If the hero is flirting with the waitress to make the heroine jealous, then a bit more of a physical description may be needed and a bit more personality if the character flirts back. 

Monday, November 13, 2023

The Reader and Writer Agreement

Any form of fiction is an agreement between the writer and the reader. The writer says, I will tell you a story, and you will believe it while you are reading it.

The reader agrees that, as long as the story remains true to its own telling and is interesting, he will keep reading and believe what he is reading. This is often called suspension of disbelief.


The writer can create the most bizarre rules imaginable for the way his world works and have creatures that aren't possible in the real world, but there are two rules he can't break.


He must have his humans behave as humans should, and he must not break his own rules. To do either ruins the story.


Monday, November 6, 2023

Real Places with Fictional Names

 QUESTION: I've tried to turn small towns with which I'm familiar into fictional towns or settings--usually for a paranormal world. Each time, I've ended up with a big, confusing, frustrated mess. You have mentioned that you have done this. Do you have any tips or tricks for developing your hometown into a fictional town? 


In my novel, TIME AFER TIME, my heroine’s hometown of Moravia is my hometown with the location of streets, etc.  


The heroine's engagement party is in a country club that's about five miles away from where I live.  I fiddled a bit with the look of the huge room and the patio where she meets the hero, though, to fit the plot.


The hero picks her up in a horse and carriage and takes her to the golf course to the east of the country club.  


I know where the McDonalds is that they stop at for a late snack and the apartment complex where she lives.

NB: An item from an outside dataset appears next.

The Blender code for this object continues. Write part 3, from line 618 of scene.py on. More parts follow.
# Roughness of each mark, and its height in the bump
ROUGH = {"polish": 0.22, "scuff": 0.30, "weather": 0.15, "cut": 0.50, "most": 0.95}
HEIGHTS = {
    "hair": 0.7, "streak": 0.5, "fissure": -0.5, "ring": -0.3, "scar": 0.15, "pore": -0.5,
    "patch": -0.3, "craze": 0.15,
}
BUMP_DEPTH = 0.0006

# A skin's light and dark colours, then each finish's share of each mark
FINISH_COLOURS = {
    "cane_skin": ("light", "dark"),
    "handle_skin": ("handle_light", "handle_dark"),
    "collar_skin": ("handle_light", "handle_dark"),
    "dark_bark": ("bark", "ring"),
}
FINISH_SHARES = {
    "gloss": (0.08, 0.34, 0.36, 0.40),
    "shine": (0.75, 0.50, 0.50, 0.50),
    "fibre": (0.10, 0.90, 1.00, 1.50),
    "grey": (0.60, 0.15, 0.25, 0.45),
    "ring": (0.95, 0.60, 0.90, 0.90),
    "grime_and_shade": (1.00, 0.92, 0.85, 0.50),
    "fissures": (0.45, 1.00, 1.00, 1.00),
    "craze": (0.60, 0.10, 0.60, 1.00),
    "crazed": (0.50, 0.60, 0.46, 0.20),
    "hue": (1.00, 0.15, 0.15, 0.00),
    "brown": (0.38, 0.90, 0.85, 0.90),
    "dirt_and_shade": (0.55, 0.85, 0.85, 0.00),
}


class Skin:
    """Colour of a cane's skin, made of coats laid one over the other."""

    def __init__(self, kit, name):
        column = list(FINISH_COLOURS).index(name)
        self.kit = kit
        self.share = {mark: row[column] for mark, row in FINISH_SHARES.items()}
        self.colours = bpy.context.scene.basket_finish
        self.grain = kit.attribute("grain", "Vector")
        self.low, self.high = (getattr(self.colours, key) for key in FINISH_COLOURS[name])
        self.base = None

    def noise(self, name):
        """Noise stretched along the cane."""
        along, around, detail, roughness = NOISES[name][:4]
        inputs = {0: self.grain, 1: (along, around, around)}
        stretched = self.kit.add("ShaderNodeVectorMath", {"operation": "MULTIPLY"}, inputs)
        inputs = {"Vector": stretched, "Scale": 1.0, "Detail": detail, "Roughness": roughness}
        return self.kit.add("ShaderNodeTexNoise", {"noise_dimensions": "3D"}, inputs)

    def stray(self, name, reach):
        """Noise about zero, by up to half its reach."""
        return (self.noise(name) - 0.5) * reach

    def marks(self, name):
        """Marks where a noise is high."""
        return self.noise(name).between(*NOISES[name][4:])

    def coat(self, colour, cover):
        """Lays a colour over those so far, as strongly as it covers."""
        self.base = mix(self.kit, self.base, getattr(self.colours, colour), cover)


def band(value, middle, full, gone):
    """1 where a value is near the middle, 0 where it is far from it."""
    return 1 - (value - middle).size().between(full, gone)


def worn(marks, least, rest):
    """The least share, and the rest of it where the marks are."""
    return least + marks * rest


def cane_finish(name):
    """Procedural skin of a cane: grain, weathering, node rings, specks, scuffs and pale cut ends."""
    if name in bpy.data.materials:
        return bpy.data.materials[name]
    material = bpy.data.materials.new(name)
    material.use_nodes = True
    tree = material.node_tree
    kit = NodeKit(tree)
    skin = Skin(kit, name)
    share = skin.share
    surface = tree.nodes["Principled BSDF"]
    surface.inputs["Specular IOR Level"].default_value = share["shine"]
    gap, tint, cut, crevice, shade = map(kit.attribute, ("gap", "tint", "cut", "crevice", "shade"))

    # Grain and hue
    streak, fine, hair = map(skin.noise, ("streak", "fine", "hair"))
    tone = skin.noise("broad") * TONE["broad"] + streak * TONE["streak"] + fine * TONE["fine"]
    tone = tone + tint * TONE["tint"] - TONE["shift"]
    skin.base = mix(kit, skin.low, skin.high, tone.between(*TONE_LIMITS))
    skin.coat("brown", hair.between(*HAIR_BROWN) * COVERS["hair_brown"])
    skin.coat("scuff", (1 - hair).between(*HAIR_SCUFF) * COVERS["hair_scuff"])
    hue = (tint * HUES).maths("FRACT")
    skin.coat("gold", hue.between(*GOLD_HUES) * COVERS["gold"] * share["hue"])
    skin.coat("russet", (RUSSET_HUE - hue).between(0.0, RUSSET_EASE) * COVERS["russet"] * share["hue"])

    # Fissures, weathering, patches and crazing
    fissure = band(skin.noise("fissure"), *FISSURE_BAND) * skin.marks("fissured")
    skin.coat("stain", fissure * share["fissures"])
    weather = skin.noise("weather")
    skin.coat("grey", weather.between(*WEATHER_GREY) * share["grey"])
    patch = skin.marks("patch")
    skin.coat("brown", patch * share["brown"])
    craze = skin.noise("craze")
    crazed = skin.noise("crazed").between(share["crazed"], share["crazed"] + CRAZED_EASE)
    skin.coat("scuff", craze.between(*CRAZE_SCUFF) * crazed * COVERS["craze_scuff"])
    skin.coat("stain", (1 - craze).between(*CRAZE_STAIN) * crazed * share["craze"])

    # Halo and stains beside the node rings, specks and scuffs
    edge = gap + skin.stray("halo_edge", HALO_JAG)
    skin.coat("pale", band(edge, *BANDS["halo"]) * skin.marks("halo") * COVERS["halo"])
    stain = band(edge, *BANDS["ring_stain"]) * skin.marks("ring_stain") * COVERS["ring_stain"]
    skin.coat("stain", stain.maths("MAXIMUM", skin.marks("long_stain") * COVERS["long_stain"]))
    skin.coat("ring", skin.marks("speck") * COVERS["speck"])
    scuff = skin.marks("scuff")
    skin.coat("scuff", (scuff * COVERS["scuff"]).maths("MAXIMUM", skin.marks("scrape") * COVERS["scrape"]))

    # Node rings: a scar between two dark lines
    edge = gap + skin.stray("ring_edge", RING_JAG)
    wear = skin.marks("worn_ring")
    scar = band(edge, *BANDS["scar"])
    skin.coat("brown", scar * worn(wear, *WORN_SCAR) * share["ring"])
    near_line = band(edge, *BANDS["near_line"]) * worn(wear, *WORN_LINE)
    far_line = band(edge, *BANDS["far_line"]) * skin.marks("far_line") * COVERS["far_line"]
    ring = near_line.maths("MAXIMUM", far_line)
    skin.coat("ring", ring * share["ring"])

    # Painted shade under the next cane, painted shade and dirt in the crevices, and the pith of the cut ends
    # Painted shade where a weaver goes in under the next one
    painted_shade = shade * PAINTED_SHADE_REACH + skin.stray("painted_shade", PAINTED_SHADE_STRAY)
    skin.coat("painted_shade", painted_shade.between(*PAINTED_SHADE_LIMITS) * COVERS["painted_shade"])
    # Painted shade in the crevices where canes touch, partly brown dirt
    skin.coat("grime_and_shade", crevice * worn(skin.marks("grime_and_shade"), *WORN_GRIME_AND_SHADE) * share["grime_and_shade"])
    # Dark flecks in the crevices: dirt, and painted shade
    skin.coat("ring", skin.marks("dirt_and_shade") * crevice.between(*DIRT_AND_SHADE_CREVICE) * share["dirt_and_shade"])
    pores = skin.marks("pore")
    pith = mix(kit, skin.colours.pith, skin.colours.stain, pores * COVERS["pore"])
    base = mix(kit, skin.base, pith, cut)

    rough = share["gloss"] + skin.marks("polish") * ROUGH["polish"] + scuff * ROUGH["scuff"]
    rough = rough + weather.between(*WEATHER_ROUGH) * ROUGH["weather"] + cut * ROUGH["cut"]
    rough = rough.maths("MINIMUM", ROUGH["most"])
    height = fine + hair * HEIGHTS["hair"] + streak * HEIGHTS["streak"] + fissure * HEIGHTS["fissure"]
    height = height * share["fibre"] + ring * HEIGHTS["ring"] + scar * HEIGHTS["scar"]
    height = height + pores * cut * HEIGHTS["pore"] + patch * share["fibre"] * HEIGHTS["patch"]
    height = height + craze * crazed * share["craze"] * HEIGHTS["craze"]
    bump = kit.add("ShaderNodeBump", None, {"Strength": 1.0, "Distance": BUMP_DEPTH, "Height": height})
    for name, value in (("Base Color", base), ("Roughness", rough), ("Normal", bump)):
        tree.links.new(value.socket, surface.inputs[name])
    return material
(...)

In a series set in Moravia, the hero's house is about a block away from where I live. The house is across the street from the Methodist church I went to as a child. 


The hero and his best friend ride on trails I rode as a girl, and the heroine goes to a fictional version of my alma mater.  When she drives there, I know what she passes, and the campus is described accurately. 


If I change some element of the real town for my fictional town, I make a note to myself to that effect although I rarely reuse settings like the country club.


I give the streets different names because I don't want people to make too close a connection between High Point and Moravia, and for the new series, I'm using the High Point of forty years ago because it fits better.  Those riding trails are now housing developments, for example.


Rather than a map, I have an equals list. 

 

Willow Street = Chestnut Drive

Nathanton = Greensboro


Most of my names have a word play involved.  Willow and Chestnut are both trees, and Greensboro is named after Revolutionary War hero, Nathaniel Green.


I never use exact distances, but I know how long it would take to get from the magic equipment storage warehouse to Daniel's house in the middle of the night if you were driving well over the speed limit.  


This information doesn't really change what happens or anything, and I could change the time for my own convenience, but just knowing helps keep the place real for me, and, hopefully, that makes the place more real to the reader.